Reproduce exactly the lines below from the one containing "323 of scene.py. This part finishes it." through the one containing "return nodes.mix(line, face, nodes.tinted(face, specks))", including both, and nothing else.

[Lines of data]
◇ ◇ ◇

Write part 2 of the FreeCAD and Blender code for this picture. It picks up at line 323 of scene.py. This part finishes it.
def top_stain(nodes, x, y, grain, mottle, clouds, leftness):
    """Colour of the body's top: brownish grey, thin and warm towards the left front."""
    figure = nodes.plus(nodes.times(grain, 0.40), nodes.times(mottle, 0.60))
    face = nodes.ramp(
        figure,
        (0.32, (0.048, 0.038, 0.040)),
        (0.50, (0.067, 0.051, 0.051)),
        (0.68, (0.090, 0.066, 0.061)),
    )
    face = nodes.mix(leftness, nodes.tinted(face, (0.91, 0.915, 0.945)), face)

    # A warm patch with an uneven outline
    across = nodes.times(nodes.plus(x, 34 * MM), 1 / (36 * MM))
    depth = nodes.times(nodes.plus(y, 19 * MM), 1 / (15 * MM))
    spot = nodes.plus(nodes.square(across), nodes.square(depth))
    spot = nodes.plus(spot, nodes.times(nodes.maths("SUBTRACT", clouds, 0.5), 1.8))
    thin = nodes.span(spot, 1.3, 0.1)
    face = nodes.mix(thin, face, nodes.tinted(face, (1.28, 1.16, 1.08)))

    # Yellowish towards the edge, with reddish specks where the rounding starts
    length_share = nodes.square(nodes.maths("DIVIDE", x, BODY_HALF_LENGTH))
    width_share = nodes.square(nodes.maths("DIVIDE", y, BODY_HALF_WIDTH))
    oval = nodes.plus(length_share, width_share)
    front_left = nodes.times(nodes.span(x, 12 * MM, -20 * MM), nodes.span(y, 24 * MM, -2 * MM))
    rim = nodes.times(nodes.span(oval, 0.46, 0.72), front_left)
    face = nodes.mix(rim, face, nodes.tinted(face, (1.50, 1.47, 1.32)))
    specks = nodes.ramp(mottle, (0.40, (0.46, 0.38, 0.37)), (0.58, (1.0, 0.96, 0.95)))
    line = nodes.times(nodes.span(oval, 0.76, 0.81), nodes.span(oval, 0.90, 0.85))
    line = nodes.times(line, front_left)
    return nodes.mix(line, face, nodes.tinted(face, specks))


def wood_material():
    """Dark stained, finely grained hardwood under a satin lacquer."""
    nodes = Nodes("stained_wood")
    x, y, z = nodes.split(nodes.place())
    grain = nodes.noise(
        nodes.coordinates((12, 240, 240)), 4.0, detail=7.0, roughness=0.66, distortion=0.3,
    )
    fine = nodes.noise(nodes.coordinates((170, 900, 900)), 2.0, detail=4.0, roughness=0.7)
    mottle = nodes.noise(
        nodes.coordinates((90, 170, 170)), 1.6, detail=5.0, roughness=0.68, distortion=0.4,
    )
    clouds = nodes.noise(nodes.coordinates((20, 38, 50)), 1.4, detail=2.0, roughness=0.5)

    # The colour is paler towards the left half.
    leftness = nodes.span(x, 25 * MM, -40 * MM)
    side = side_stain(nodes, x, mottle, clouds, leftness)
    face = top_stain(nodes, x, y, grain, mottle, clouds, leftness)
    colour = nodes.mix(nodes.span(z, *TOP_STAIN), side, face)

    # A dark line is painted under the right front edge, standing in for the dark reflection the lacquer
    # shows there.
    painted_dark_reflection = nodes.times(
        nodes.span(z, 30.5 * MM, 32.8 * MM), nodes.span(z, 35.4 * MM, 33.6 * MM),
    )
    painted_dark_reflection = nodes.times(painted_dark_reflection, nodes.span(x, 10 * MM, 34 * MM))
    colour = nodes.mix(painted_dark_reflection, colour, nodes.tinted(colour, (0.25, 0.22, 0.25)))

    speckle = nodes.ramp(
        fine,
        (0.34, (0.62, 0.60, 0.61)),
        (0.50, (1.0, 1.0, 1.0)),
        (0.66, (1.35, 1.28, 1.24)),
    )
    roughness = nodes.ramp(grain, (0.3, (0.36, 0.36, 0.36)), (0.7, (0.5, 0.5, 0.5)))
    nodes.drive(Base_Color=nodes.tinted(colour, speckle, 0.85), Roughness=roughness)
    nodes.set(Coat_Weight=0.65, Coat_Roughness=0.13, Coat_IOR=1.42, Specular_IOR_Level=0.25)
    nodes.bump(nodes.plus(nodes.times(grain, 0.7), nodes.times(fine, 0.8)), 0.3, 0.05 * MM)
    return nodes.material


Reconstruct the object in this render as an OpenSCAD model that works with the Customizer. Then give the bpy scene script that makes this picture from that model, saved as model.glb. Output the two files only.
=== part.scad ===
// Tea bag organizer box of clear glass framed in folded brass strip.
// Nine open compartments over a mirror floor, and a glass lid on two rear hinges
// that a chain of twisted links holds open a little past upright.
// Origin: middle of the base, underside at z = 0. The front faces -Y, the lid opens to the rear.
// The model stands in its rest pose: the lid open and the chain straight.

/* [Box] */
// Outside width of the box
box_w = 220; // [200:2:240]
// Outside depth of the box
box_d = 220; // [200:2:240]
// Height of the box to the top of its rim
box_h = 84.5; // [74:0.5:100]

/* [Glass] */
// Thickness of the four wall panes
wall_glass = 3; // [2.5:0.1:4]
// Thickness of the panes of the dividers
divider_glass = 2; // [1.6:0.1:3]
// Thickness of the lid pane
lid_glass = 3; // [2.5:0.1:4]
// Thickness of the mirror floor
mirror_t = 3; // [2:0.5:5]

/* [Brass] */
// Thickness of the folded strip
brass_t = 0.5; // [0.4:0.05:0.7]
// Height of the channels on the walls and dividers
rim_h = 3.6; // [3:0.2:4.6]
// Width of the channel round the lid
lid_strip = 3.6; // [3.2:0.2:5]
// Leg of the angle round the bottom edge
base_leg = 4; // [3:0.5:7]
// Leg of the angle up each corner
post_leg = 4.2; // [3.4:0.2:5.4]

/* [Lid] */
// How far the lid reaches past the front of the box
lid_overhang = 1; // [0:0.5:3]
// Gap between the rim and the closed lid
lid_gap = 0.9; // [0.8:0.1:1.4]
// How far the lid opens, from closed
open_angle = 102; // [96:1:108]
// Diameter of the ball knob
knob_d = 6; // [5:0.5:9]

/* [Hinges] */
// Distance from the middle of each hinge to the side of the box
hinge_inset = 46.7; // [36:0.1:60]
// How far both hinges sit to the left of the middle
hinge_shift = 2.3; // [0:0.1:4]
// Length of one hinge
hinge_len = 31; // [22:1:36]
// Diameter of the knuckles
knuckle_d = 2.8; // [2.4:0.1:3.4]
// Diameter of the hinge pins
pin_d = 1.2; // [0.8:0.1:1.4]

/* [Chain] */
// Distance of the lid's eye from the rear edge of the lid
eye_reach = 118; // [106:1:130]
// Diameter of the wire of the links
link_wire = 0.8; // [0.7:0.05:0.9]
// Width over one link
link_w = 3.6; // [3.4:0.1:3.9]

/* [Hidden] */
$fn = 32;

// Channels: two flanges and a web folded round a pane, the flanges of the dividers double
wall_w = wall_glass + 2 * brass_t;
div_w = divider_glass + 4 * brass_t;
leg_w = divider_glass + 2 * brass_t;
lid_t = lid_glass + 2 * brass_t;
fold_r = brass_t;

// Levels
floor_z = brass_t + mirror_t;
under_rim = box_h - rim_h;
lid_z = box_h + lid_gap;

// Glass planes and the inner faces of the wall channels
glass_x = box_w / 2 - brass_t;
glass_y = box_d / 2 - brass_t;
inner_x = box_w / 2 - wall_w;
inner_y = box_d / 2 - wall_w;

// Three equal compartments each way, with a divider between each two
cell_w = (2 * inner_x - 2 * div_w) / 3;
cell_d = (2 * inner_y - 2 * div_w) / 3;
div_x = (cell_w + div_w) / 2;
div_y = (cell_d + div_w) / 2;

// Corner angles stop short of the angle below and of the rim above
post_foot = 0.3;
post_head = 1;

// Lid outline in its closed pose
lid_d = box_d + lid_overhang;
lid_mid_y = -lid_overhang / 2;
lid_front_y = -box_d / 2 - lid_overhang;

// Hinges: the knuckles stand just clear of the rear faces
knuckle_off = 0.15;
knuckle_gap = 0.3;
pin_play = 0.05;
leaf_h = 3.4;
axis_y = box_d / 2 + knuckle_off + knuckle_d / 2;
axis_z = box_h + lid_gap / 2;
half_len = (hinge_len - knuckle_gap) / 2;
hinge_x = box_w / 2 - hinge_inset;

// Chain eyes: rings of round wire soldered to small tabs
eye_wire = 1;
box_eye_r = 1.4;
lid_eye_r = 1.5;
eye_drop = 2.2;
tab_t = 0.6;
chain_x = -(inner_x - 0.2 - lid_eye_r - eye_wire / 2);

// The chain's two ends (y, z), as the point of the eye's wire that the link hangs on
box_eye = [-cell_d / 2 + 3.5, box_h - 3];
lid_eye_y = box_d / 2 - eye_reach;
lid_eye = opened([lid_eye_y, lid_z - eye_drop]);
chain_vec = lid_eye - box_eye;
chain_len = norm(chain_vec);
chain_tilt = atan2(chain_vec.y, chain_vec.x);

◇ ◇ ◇

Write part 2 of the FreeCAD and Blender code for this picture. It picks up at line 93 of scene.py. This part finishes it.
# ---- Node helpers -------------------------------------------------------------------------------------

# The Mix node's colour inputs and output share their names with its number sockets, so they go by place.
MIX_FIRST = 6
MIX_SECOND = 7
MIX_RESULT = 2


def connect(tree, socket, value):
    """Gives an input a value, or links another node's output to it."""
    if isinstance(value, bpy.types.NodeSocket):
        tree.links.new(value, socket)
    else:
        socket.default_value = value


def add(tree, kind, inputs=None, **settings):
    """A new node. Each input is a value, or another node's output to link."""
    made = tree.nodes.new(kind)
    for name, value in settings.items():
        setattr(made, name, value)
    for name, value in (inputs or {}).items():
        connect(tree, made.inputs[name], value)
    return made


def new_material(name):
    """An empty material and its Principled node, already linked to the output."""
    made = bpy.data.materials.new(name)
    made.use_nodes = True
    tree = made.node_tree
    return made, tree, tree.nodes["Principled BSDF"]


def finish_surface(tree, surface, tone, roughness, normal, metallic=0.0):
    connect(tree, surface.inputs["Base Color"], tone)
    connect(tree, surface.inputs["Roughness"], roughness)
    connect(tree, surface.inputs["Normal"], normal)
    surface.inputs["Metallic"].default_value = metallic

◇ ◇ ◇

#### Correct answer
Write part 2 of the FreeCAD and Blender code for this picture. It picks up at line 323 of scene.py. This part finishes it.
def top_stain(nodes, x, y, grain, mottle, clouds, leftness):
    """Colour of the body's top: brownish grey, thin and warm towards the left front."""
    figure = nodes.plus(nodes.times(grain, 0.40), nodes.times(mottle, 0.60))
    face = nodes.ramp(
        figure,
        (0.32, (0.048, 0.038, 0.040)),
        (0.50, (0.067, 0.051, 0.051)),
        (0.68, (0.090, 0.066, 0.061)),
    )
    face = nodes.mix(leftness, nodes.tinted(face, (0.91, 0.915, 0.945)), face)

    # A warm patch with an uneven outline
    across = nodes.times(nodes.plus(x, 34 * MM), 1 / (36 * MM))
    depth = nodes.times(nodes.plus(y, 19 * MM), 1 / (15 * MM))
    spot = nodes.plus(nodes.square(across), nodes.square(depth))
    spot = nodes.plus(spot, nodes.times(nodes.maths("SUBTRACT", clouds, 0.5), 1.8))
    thin = nodes.span(spot, 1.3, 0.1)
    face = nodes.mix(thin, face, nodes.tinted(face, (1.28, 1.16, 1.08)))

    # Yellowish towards the edge, with reddish specks where the rounding starts
    length_share = nodes.square(nodes.maths("DIVIDE", x, BODY_HALF_LENGTH))
    width_share = nodes.square(nodes.maths("DIVIDE", y, BODY_HALF_WIDTH))
    oval = nodes.plus(length_share, width_share)
    front_left = nodes.times(nodes.span(x, 12 * MM, -20 * MM), nodes.span(y, 24 * MM, -2 * MM))
    rim = nodes.times(nodes.span(oval, 0.46, 0.72), front_left)
    face = nodes.mix(rim, face, nodes.tinted(face, (1.50, 1.47, 1.32)))
    specks = nodes.ramp(mottle, (0.40, (0.46, 0.38, 0.37)), (0.58, (1.0, 0.96, 0.95)))
    line = nodes.times(nodes.span(oval, 0.76, 0.81), nodes.span(oval, 0.90, 0.85))
    line = nodes.times(line, front_left)
    return nodes.mix(line, face, nodes.tinted(face, specks))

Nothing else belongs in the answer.